_PROBLEM TO WORK ON:_
What is to be transcribed is the run of lines opening with the one that has "addCrown();" and closing with the one that has "PEAK_Y = 24", and only that run, exactly.

_GIVEN INFORMATION:_
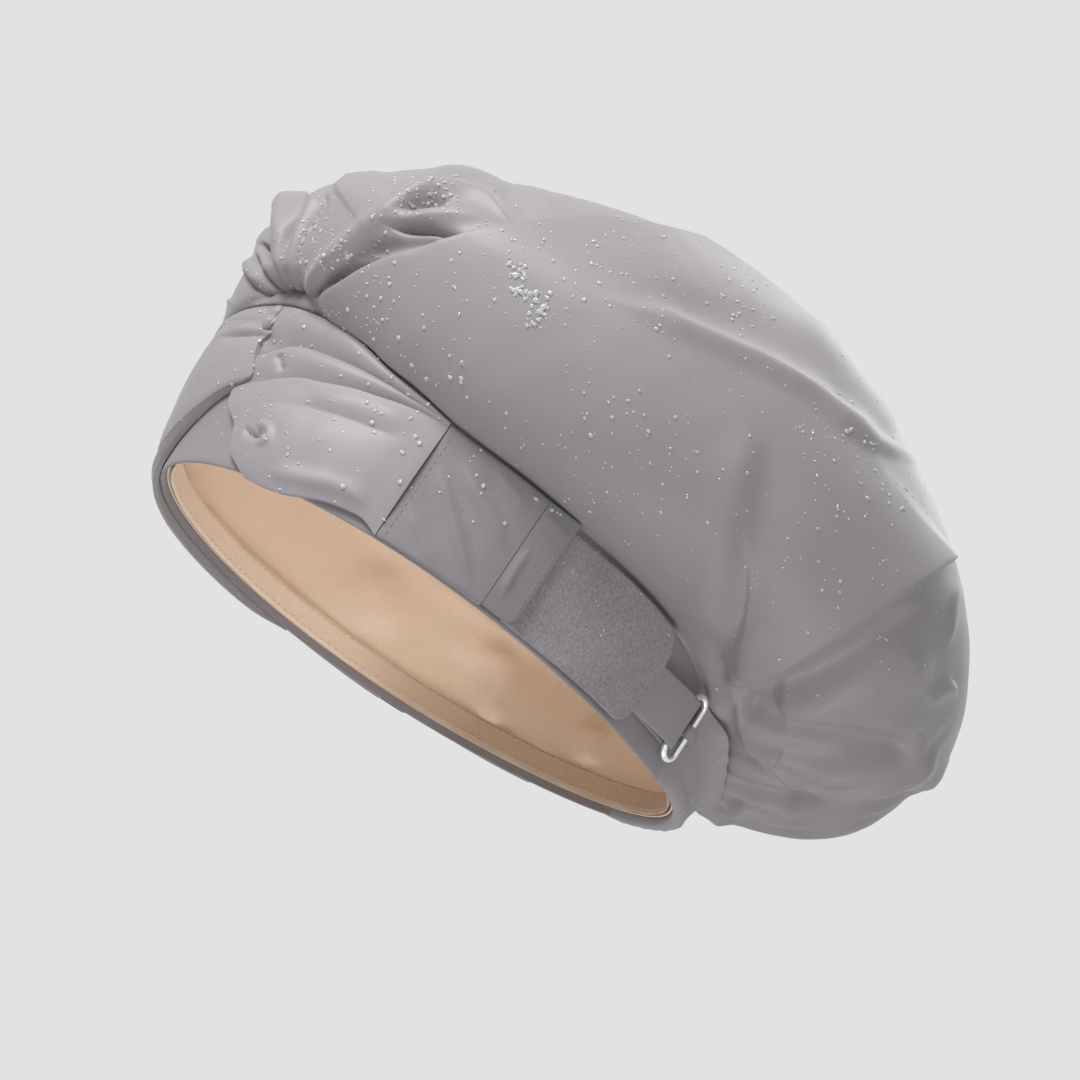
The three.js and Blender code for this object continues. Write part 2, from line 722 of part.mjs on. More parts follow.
// A wire ring with round ends, flat between its two bars
function addRings() {
  const front = barPlace(frontBarAngle);
  const back = barPlace(backBarAngle);
  const pitch = back.distanceTo(front);
  const x = back.clone().sub(front).normalize();
  const z = new THREE.Vector3(0, 0, 1);
  const y = z.clone().cross(x);
  const middle = front.clone().add(back).multiplyScalar(0.5);
  middle.z = ringFoot + ringLength / 2;
  const radius = wireDiameter / 2;
  const bar = ringLength / 2 - radius - pitch / 2;
  const bends = 8;
  const sides = 8;
  const rings = [];
  for (const end of [1, -1]) {
    for (let i = 0; i <= bends; i++) {
      const a = Math.PI * i / bends;
      const outX = end * Math.cos(a);
      const outZ = end * Math.sin(a);
      rings.push(Array.from({ length: sides }, (_, k) => {
        const wire = 2 * Math.PI * k / sides;
        const out = pitch / 2 + radius * Math.cos(wire);
        return middle.clone()
          .addScaledVector(x, out * outX)
          .addScaledVector(z, end * bar + out * outZ)
          .addScaledVector(y, radius * Math.sin(wire));
      }));
    }
  }
  addBothSides('wire_ring', loft(rings, true), 'wire');
}

// The casing is a flat tube of puckered cloth, open at both ends, with the elastic inside
function addCasing() {
  const start = stepRound(casingAngle, layerGap);
  const end = fullTurn - start;
  const steps = 40;
  const puckers = Math.round(Math.PI * opening(start).x / casingPuckerPitch);
  const rings = [];
  for (let i = 0; i <= steps; i++) {
    const angle = lerp(start, end, i / steps);
    const top = bandTop(angle > halfTurn ? angle - fullTurn : angle);
    const wave = (1 - Math.cos(2 * Math.PI * puckers * i / steps)) / 2;
    const deep = casingDepth + casingPucker * wave;
    const corners = (out0, out1, z0, z1) => [
      onBand(angle, out0, z0), onBand(angle, out1, z0), onBand(angle, out1, z1), onBand(angle, out0, z1),
    ];
    rings.push({
      outer: corners(0, deep, 0, top),
      inner: corners(casingWall, deep - casingWall, casingWall, top - casingWall),
    });
  }
  add('back_casing', openTube(rings), 'shell');
  const foot = casingWall + elasticSlack;
  const low = (casingDepth - elasticThickness) / 2;
  const first = stepRound(start, elasticInset);
  const elastic = (u, v, out) => {
    const angle = lerp(first, fullTurn - first, u);
    return onBand(angle, out, foot + elasticWidth * v);
  };
  add('back_elastic', solidPatch(
    (u, v) => elastic(u, v, low + elasticThickness),
    (u, v) => elastic(u, v, low),
    40, 1,
  ), 'elastic');
}

// A square tube with a bore, open at both ends
function openTube(rings) {
  const points = [];
  const faces = [];
  for (const { outer, inner } of rings) {
    for (const p of [...outer, ...inner]) points.push(p.x, p.y, p.z);
  }
  const quad = (a, b, c, d) => faces.push(a, b, c, a, c, d);
  const at = (i, k) => i * 8 + k;
  for (let i = 0; i + 1 < rings.length; i++) {
    for (let k = 0; k < 4; k++) {
      const l = (k + 1) % 4;
      quad(at(i, k), at(i, l), at(i + 1, l), at(i + 1, k));
      quad(at(i, 4 + k), at(i + 1, 4 + k), at(i + 1, 4 + l), at(i, 4 + l));
    }
  }
  const last = rings.length - 1;
  for (let k = 0; k < 4; k++) {
    const l = (k + 1) % 4;
    quad(at(0, k), at(0, 4 + k), at(0, 4 + l), at(0, l));
    quad(at(last, k), at(last, l), at(last, 4 + l), at(last, 4 + k));
  }
  return turnedOut(points, faces);
}

addCrown();
addLining();
addBaseBand();
addFrontPleats();
addKnot();
addSidePanels();
addFlaps();
addLoopPanels();
addStraps();
addRings();
addCasing();

export default cap;
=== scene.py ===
"""A draped shower cap on a plain studio floor, seen from the wearer's left and from below."""
import math

import bpy
import numpy as np
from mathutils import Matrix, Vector
from mathutils.bvhtree import BVHTree


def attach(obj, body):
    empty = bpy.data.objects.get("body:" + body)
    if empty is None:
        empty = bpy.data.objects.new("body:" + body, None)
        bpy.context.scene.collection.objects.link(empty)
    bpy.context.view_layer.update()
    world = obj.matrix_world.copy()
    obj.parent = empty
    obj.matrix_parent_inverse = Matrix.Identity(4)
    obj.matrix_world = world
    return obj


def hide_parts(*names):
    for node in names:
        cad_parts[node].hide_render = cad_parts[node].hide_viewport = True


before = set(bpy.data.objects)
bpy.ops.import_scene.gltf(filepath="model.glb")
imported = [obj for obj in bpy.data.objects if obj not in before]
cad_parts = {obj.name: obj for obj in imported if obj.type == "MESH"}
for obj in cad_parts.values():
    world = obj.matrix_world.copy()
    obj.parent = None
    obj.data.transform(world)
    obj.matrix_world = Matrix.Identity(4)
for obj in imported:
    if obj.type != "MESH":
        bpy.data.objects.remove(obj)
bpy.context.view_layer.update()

# Every size below is in millimetres, and a mesh is written in metres
MM = 0.001

# The cap's own sizes, as in the solids
OPENING_LENGTH = 185
OPENING_WIDTH = 151
BAND_HEIGHT = 42
BACK_PINCH_SHARE = 0.22
CLOTH = 1.2
LAYER_GAP = 0.4
CROWN_LENGTH = 264
CROWN_WIDTH = 210
CROWN_HEIGHT = 159
CROWN_SET_BACK = 22.5
WIDEST_HEIGHT = 86
WIDEST_HEIGHT_BACK = 61
PEAK_Y = 24

KNOT_ANGLE = 20
PANEL_FRONT_ANGLE = 70
FLAP_SEAM_ANGLE = 92
LOOP_PANEL_BACK_ANGLE = 125.4
FRONT_BAR_ANGLE = 141.3
CASING_ANGLE = 150
HALF_TURN = 180
FULL_TURN = 360

BAND_TOP_SHARES = [
    (-180, 0.27), (-165, 0.38), (-150, 0.6), (-141, 0.74), (-126, 0.84), (-99, 0.9), (-70, 0.985),
    (-40, 1.03), (-12, 1.12), (4, 1.22), (12, 1.29), (19, 1.32), (27, 1.31), (34, 1.28), (41, 1.25),
    (47, 1.2), (53, 1.12), (60, 1.07), (70, 0.985), (99, 0.9), (126, 0.84), (141, 0.74), (150, 0.6),
    (165, 0.38), (180, 0.27),
]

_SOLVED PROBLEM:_
addCrown();
addLining();
addBaseBand();
addFrontPleats();
addKnot();
addSidePanels();
addFlaps();
addLoopPanels();
addStraps();
addRings();
addCasing();

export default cap;
=== scene.py ===
"""A draped shower cap on a plain studio floor, seen from the wearer's left and from below."""
import math

import bpy
import numpy as np
from mathutils import Matrix, Vector
from mathutils.bvhtree import BVHTree


def attach(obj, body):
    empty = bpy.data.objects.get("body:" + body)
    if empty is None:
        empty = bpy.data.objects.new("body:" + body, None)
        bpy.context.scene.collection.objects.link(empty)
    bpy.context.view_layer.update()
    world = obj.matrix_world.copy()
    obj.parent = empty
    obj.matrix_parent_inverse = Matrix.Identity(4)
    obj.matrix_world = world
    return obj


def hide_parts(*names):
    for node in names:
        cad_parts[node].hide_render = cad_parts[node].hide_viewport = True


before = set(bpy.data.objects)
bpy.ops.import_scene.gltf(filepath="model.glb")
imported = [obj for obj in bpy.data.objects if obj not in before]
cad_parts = {obj.name: obj for obj in imported if obj.type == "MESH"}
for obj in cad_parts.values():
    world = obj.matrix_world.copy()
    obj.parent = None
    obj.data.transform(world)
    obj.matrix_world = Matrix.Identity(4)
for obj in imported:
    if obj.type != "MESH":
        bpy.data.objects.remove(obj)
bpy.context.view_layer.update()

# Every size below is in millimetres, and a mesh is written in metres
MM = 0.001

# The cap's own sizes, as in the solids
OPENING_LENGTH = 185
OPENING_WIDTH = 151
BAND_HEIGHT = 42
BACK_PINCH_SHARE = 0.22
CLOTH = 1.2
LAYER_GAP = 0.4
CROWN_LENGTH = 264
CROWN_WIDTH = 210
CROWN_HEIGHT = 159
CROWN_SET_BACK = 22.5
WIDEST_HEIGHT = 86
WIDEST_HEIGHT_BACK = 61
PEAK_Y = 24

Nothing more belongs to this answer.